By Matthew Schwartz
As Kevin Loller’s recent article on Big Cypress indicates, the heart of the problem is the extent to which off-road vehicles (ORVs) will be allowed access to the preserve. The article focused on the recent decision by Superintendent Karen Gustin to reopen closed trails in the popular Bear Island unit and the probable lawsuit that will be filed by a coalition of environmental groups in response. If the public is to make sense of this conflict, all key facts need to be available.
The management plan which originally closed the Bear Island trails was a settlement to a lawsuit over the destruction of preserve resources by ORVs. That plan was challenged in court and upheld by two federal judges. It has the force of law. The plan allows for approximately 30 miles of ORV trails in Bear Island out of a total of 400 miles for the entire original preserve. The final plan found 25 miles of suitable trail in Bear Island .
The recent decision reopened 15 miles of primary trail and 9 miles of secondary trail—essentially doubling the trail length and areas of use. While the management plan clearly states that secondary trails will have a specific destination such as a campsite or property, the secondary trails laid out in Superintendent Gustin’s decision have no such destination and appear to be used simply to extend the allowable trail distances.
It should also be noted that there now remains no area for hikers or walk-in hunters in Bear Island. From a tranquil area one could explore on foot to a jumble of ever widening mud roads, near pristine sections of Bear Island that have been completely transformed. There are currently less than 2,000 ORV permit holders in Big Cypress. For the more than 500,000 annual visitors who do not utilize ORVs, a visit to a national preserve should not mean having to hike in a vehicle-scarred landscape amidst the noises and smells of “traffic.”

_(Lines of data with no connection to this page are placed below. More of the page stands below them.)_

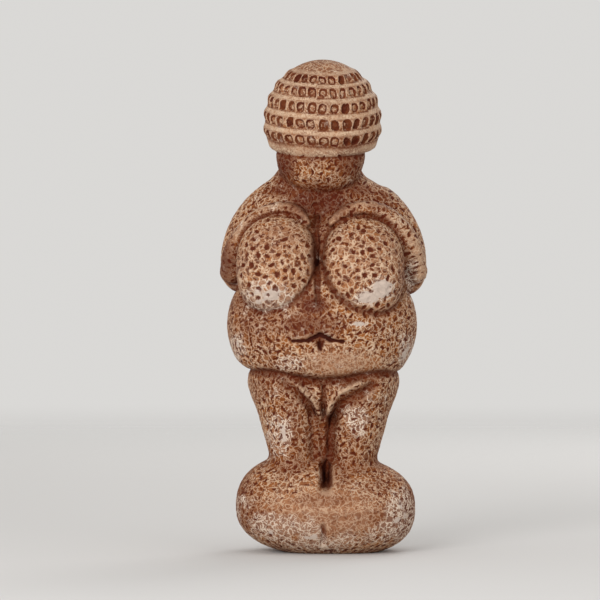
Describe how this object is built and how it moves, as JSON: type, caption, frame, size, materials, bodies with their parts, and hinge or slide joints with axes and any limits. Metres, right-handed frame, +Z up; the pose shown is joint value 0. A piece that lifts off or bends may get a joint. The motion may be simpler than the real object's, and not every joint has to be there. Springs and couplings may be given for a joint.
{
  "type": "venus figurine",
  "caption": "Palm-sized souvenir venus figurine: a full-bodied standing figure with folded arms, notched cap and blank face, cast whole with its rounded foot.",
  "frame": {"origin": "middle of the flat underside of the foot", "axes": "+Z up through the figure to the crown; the figure faces -Y; +X is to the right of someone who looks at its front"},
  "size_m": [0.0418, 0.0304, 0.1],
  "materials": {
    "antiqued_resin": "stone-filled resin, warm tan with a red-brown wash in the recesses and cream rubbed over the high places, satin"
  },
  "bodies": {
    "root": {"figurine": "antiqued_resin"}
  },
  "joints": []
}
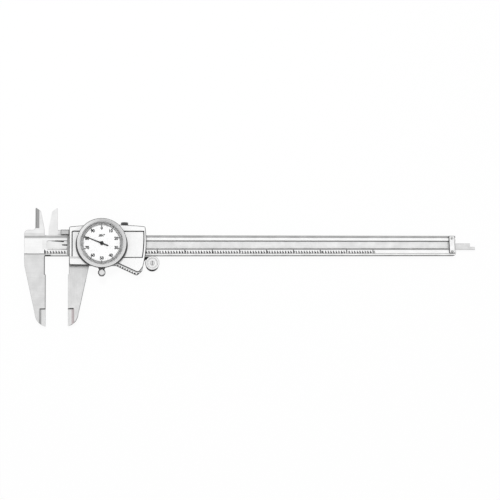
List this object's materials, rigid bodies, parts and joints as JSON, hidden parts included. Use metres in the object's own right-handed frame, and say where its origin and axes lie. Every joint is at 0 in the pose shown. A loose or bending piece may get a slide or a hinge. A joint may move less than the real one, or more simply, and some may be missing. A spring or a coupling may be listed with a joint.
{
  "type": "dial caliper",
  "caption": "Dial caliper with outside jaws, inside nibs, depth rod, thumb roller and a rack-driven pointer",
  "frame": {"origin": "middle of the fixed jaw's measuring face", "axes": "+X along the beam towards its free end, +Y towards the inside nibs, +Z out of the dial"},
  "size_m": [0.4239, 0.1076, 0.0157],
  "materials": {
    "beam_steel": "fine satin",
    "slide_steel": "fine satin",
    "rack_steel": "machined",
    "screw_steel": "turned",
    "cover_satin": "satin pale",
    "case_metal": "turned",
    "bezel_satin": "satin",
    "roller_satin": "satin",
    "brass": "turned",
    "black_metal": "black oxide",
    "knob_dark": "knurled",
    "pointer_black": "matt",
    "dial_white": "matt",
    "crystal_clear": "clear",
    "gasket_rubber": "matt"
  },
  "bodies": {
    "beam": {"beam": "beam_steel", "rack": "rack_steel", "rack_pins": "rack_steel", "end_plate": "beam_steel", "end_plate_screws": "screw_steel"},
    "slide": {"slide_body": "slide_steel", "slide_cover": "cover_satin", "cover_screws": "screw_steel", "back_plate": "slide_steel", "back_plate_screws": "screw_steel", "gib": "brass", "gib_screws": "screw_steel", "depth_rod": "beam_steel", "depth_rod_screws": "screw_steel", "roller_arm": "black_metal", "roller_arm_screws": "screw_steel", "roller_screw": "screw_steel", "dial_case": "case_metal", "case_screws": "screw_steel", "snap_ring": "rack_steel", "plate_pillars": "brass", "upper_plate": "brass", "upper_plate_screws": "screw_steel", "hairspring": "rack_steel", "bezel_clamp_shoe": "knob_dark"},
    "rack_arbor": {"rack_pinion": "rack_steel", "first_gear": "brass"},
    "idler_arbor": {"idler_pinion": "rack_steel", "idler_gear": "brass"},
    "centre_arbor": {"centre_pinion": "rack_steel", "pointer": "pointer_black"},
    "takeup_arbor": {"takeup_gear": "brass"},
    "bezel": {"bezel": "bezel_satin", "bezel_back_ring": "bezel_satin", "bezel_screws": "screw_steel", "dial_face": "dial_white", "crystal": "crystal_clear", "crystal_gasket": "gasket_rubber"},
    "bezel_clamp": {"bezel_clamp_screw": "knob_dark"},
    "lock": {"lock_screw": "knob_dark"},
    "roller": {"thumb_roller": "roller_satin"}
  },
  "joints": [
    {"name": "slide_travel", "type": "slide", "parent": "beam", "child": "slide", "axis": [1, 0, 0], "range_m": [-0.01984, 0.28496]},
    {"name": "rack_arbor_spin", "type": "hinge", "parent": "slide", "child": "rack_arbor", "pos_m": [0.04135, 0.04922, 0.006], "axis": [0, 0, 1], "continuous": true},
    {"name": "idler_arbor_spin", "type": "hinge", "parent": "slide", "child": "idler_arbor", "pos_m": [0.04564, 0.05282, 0.006], "axis": [0, 0, 1], "continuous": true},
    {"name": "centre_arbor_spin", "type": "hinge", "parent": "slide", "child": "centre_arbor", "pos_m": [0.05014, 0.05115, 0.006], "axis": [0, 0, 1], "continuous": true},
    {"name": "takeup_arbor_spin", "type": "hinge", "parent": "slide", "child": "takeup_arbor", "pos_m": [0.05648, 0.05204, 0.006], "axis": [0, 0, 1], "continuous": true},
    {"name": "roller_spin", "type": "hinge", "parent": "slide", "child": "roller", "pos_m": [0.09614, 0.03375, 0], "axis": [0, 0, 1], "continuous": true},
    {"name": "bezel_turn", "type": "hinge", "parent": "slide", "child": "bezel", "pos_m": [0.05014, 0.05115, 0.008], "axis": [0, 0, 1], "continuous": true},
    {"name": "bezel_clamp_turn", "type": "hinge", "parent": "slide", "child": "bezel_clamp", "pos_m": [0.05014, 0.02445, 0.008], "axis": [0, 0, 1], "range_deg": [-180, 90]},
    {"name": "lock_turn", "type": "hinge", "parent": "slide", "child": "lock", "pos_m": [0.07094, 0.068, 0], "axis": [0, 1, 0], "range_deg": [-180, 90]}
  ],
  "couplings": [
    {"joint": "rack_arbor_spin", "follows": "slide_travel", "rad_per_m": -494.74},
    {"joint": "idler_arbor_spin", "follows": "slide_travel", "rad_per_m": 1236.8},
    {"joint": "centre_arbor_spin", "follows": "slide_travel", "rad_per_m": -2473.7},
    {"joint": "takeup_arbor_spin", "follows": "slide_travel", "rad_per_m": 824.57},
    {"joint": "roller_spin", "follows": "slide_travel", "rad_per_m": 153.85}
  ]
}
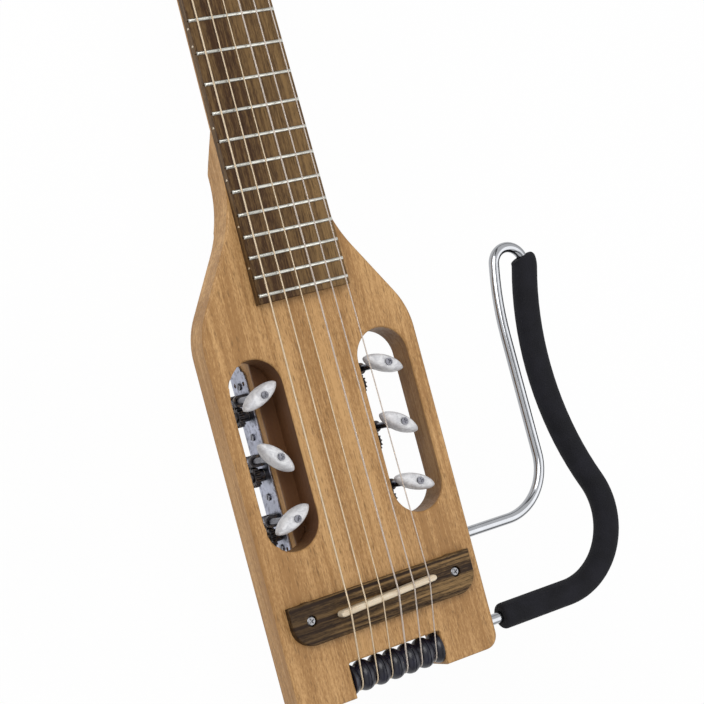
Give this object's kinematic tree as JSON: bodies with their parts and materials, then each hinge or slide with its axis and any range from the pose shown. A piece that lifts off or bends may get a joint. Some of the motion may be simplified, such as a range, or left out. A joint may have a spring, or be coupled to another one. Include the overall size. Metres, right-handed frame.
{
  "type": "travel guitar",
  "caption": "Headless travel guitar, slim one-piece neck and body, geared tuners worked through slots beside the bridge, strings turned round rollers at the tail, lift-off looped lap rest.",
  "frame": {"origin": "on the flat back of the tuner block, on the centre line under the scale end at the saddle", "axes": "+X to the treble side, +Y along the neck to the head, +Z out of the face, towards the strings"},
  "size_m": [0.2437, 0.725, 0.0557],
  "materials": {
    "wood": "satin tan wood",
    "dark_wood": "satin dark streaky wood",
    "fret_metal": "polished nickel silver",
    "bone": "cream bone",
    "steel": "plain steel",
    "black_metal": "black satin metal",
    "brass": "bare brass",
    "nickel": "bright nickel plate",
    "dark_metal": "dark aged metal",
    "pearl": "pale pearl",
    "post_plastic": "off-white plastic",
    "nylon": "translucent nylon",
    "wound_string": "silver-wound nylon",
    "roller_black": "black, softly glossy",
    "chrome": "polished chrome",
    "foam": "black foam sleeve",
    "black_plastic": "black insulation"
  },
  "bodies": {
    "guitar": {"body": "wood", "neck": "wood", "tuner_block": "wood", "fretboard": "dark_wood", "frets": "fret_metal", "nut": "bone", "side_dots": "bone", "truss_rod": "steel", "string_anchor": "black_metal", "anchor_screws": "steel", "string_balls": "brass", "bridge": "dark_wood", "saddle": "bone", "bridge_screws": "nickel", "pickup": "black_plastic", "output_jack": "nickel", "strap_button": "nickel", "roller_axle": "steel", "tuner_plate_bass": "nickel", "tuner_plate_treble": "nickel", "worm_brackets": "dark_metal", "plate_screws": "steel", "string_1": "nylon", "string_2": "nylon", "string_3": "nylon", "string_4": "wound_string", "string_5": "wound_string", "string_6": "wound_string"},
    "tuner_key_1": {"worm_shaft_1": "nickel", "button_1": "pearl"},
    "post_and_gear_1": {"post_1": "post_plastic", "gear_1": "dark_metal"},
    "tail_roller_1": {"roller_1": "roller_black"},
    "tuner_key_2": {"worm_shaft_2": "nickel", "button_2": "pearl"},
    "post_and_gear_2": {"post_2": "post_plastic", "gear_2": "dark_metal"},
    "tail_roller_2": {"roller_2": "roller_black"},
    "tuner_key_3": {"worm_shaft_3": "nickel", "button_3": "pearl"},
    "post_and_gear_3": {"post_3": "post_plastic", "gear_3": "dark_metal"},
    "tail_roller_3": {"roller_3": "roller_black"},
    "tuner_key_4": {"worm_shaft_4": "nickel", "button_4": "pearl"},
    "post_and_gear_4": {"post_4": "post_plastic", "gear_4": "dark_metal"},
    "tail_roller_4": {"roller_4": "roller_black"},
    "tuner_key_5": {"worm_shaft_5": "nickel", "button_5": "pearl"},
    "post_and_gear_5": {"post_5": "post_plastic", "gear_5": "dark_metal"},
    "tail_roller_5": {"roller_5": "roller_black"},
    "tuner_key_6": {"worm_shaft_6": "nickel", "button_6": "pearl"},
    "post_and_gear_6": {"post_6": "post_plastic", "gear_6": "dark_metal"},
    "tail_roller_6": {"roller_6": "roller_black"},
    "lap_rest": {"lap_rest_rod": "chrome", "lap_rest_foam": "foam"}
  },
  "joints": [
    {"name": "key_turn_1", "type": "hinge", "parent": "guitar", "child": "tuner_key_1", "pos_m": [0.0407, 0.0535, 0.0102], "axis": [0, 0, 1], "continuous": true},
    {"name": "post_turn_1", "type": "hinge", "parent": "guitar", "child": "post_and_gear_1", "pos_m": [0.02, 0.0449, 0.0102], "axis": [1, 0, 0], "continuous": true},
    {"name": "roller_turn_1", "type": "hinge", "parent": "guitar", "child": "tail_roller_1", "pos_m": [0.025, -0.0415, 0.03725], "axis": [1, 0, 0], "continuous": true},
    {"name": "key_turn_2", "type": "hinge", "parent": "guitar", "child": "tuner_key_2", "pos_m": [0.0407, 0.0885, 0.0102], "axis": [0, 0, 1], "continuous": true},
    {"name": "post_turn_2", "type": "hinge", "parent": "guitar", "child": "post_and_gear_2", "pos_m": [0.02, 0.0799, 0.0102], "axis": [1, 0, 0], "continuous": true},
    {"name": "roller_turn_2", "type": "hinge", "parent": "guitar", "child": "tail_roller_2", "pos_m": [0.015, -0.0415, 0.03725], "axis": [1, 0, 0], "continuous": true},
    {"name": "key_turn_3", "type": "hinge", "parent": "guitar", "child": "tuner_key_3", "pos_m": [0.0407, 0.1235, 0.0102], "axis": [0, 0, 1], "continuous": true},
    {"name": "post_turn_3", "type": "hinge", "parent": "guitar", "child": "post_and_gear_3", "pos_m": [0.02, 0.1149, 0.0102], "axis": [1, 0, 0], "continuous": true},
    {"name": "roller_turn_3", "type": "hinge", "parent": "guitar", "child": "tail_roller_3", "pos_m": [0.005, -0.0415, 0.03725], "axis": [1, 0, 0], "continuous": true},
    {"name": "key_turn_4", "type": "hinge", "parent": "guitar", "child": "tuner_key_4", "pos_m": [-0.0407, 0.1235, 0.0102], "axis": [0, 0, 1], "continuous": true},
    {"name": "post_turn_4", "type": "hinge", "parent": "guitar", "child": "post_and_gear_4", "pos_m": [-0.02, 0.1149, 0.0102], "axis": [1, 0, 0], "continuous": true},
    {"name": "roller_turn_4", "type": "hinge", "parent": "guitar", "child": "tail_roller_4", "pos_m": [-0.005, -0.0415, 0.03725], "axis": [1, 0, 0], "continuous": true},
    {"name": "key_turn_5", "type": "hinge", "parent": "guitar", "child": "tuner_key_5", "pos_m": [-0.0407, 0.0885, 0.0102], "axis": [0, 0, 1], "continuous": true},
    {"name": "post_turn_5", "type": "hinge", "parent": "guitar", "child": "post_and_gear_5", "pos_m": [-0.02, 0.0799, 0.0102], "axis": [1, 0, 0], "continuous": true},
    {"name": "roller_turn_5", "type": "hinge", "parent": "guitar", "child": "tail_roller_5", "pos_m": [-0.015, -0.0415, 0.03725], "axis": [1, 0, 0], "continuous": true},
    {"name": "key_turn_6", "type": "hinge", "parent": "guitar", "child": "tuner_key_6", "pos_m": [-0.0407, 0.0535, 0.0102], "axis": [0, 0, 1], "continuous": true},
    {"name": "post_turn_6", "type": "hinge", "parent": "guitar", "child": "post_and_gear_6", "pos_m": [-0.02, 0.0449, 0.0102], "axis": [1, 0, 0], "continuous": true},
    {"name": "roller_turn_6", "type": "hinge", "parent": "guitar", "child": "tail_roller_6", "pos_m": [-0.025, -0.0415, 0.03725], "axis": [1, 0, 0], "continuous": true},
    {"name": "lap_rest_pull", "type": "slide", "parent": "guitar", "child": "lap_rest", "axis": [1, 0, 0], "range_m": [0, 0.04]}
  ],
  "couplings": [
    {"joint": "post_turn_1", "follows": "key_turn_1", "ratio": -0.071429},
    {"joint": "roller_turn_1", "follows": "key_turn_1", "ratio": 0.057892},
    {"joint": "post_turn_2", "follows": "key_turn_2", "ratio": -0.071429},
    {"joint": "roller_turn_2", "follows": "key_turn_2", "ratio": 0.057991},
    {"joint": "post_turn_3", "follows": "key_turn_3", "ratio": -0.071429},
    {"joint": "roller_turn_3", "follows": "key_turn_3", "ratio": 0.058163},
    {"joint": "post_turn_4", "follows": "key_turn_4", "ratio": -0.071429},
    {"joint": "roller_turn_4", "follows": "key_turn_4", "ratio": 0.057932},
    {"joint": "post_turn_5", "follows": "key_turn_5", "ratio": -0.071429},
    {"joint": "roller_turn_5", "follows": "key_turn_5", "ratio": 0.058068},
    {"joint": "post_turn_6", "follows": "key_turn_6", "ratio": -0.071429},
    {"joint": "roller_turn_6", "follows": "key_turn_6", "ratio": 0.058239}
  ]
}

The plan itself gave two reasons for the original closures. The first was to provide undisturbed habitat for the critically endangered Florida panther. A three-year study showed that panthers decreased their use of Bear Island from between 30 to 40 percent during times of heightened ORV activity. The second was the terrain itself. Eastern Bear Island is almost entirely prairie and inundated for most of the year. According to the ORV management plan, prairies are the least suitable areas for sustained ORV usage. Damage cited includes the removal of vegetation; oxidation and compaction of soil; hydrological changes; and the likely spread of invasive plant species. Dispersed use is also known to occur due to the total lack of obstacles in prairies and the need for vehicles to move to less disturbed ground in order to gain traction. All prairies in the preserve were closed to ORVs by the plan in 2000.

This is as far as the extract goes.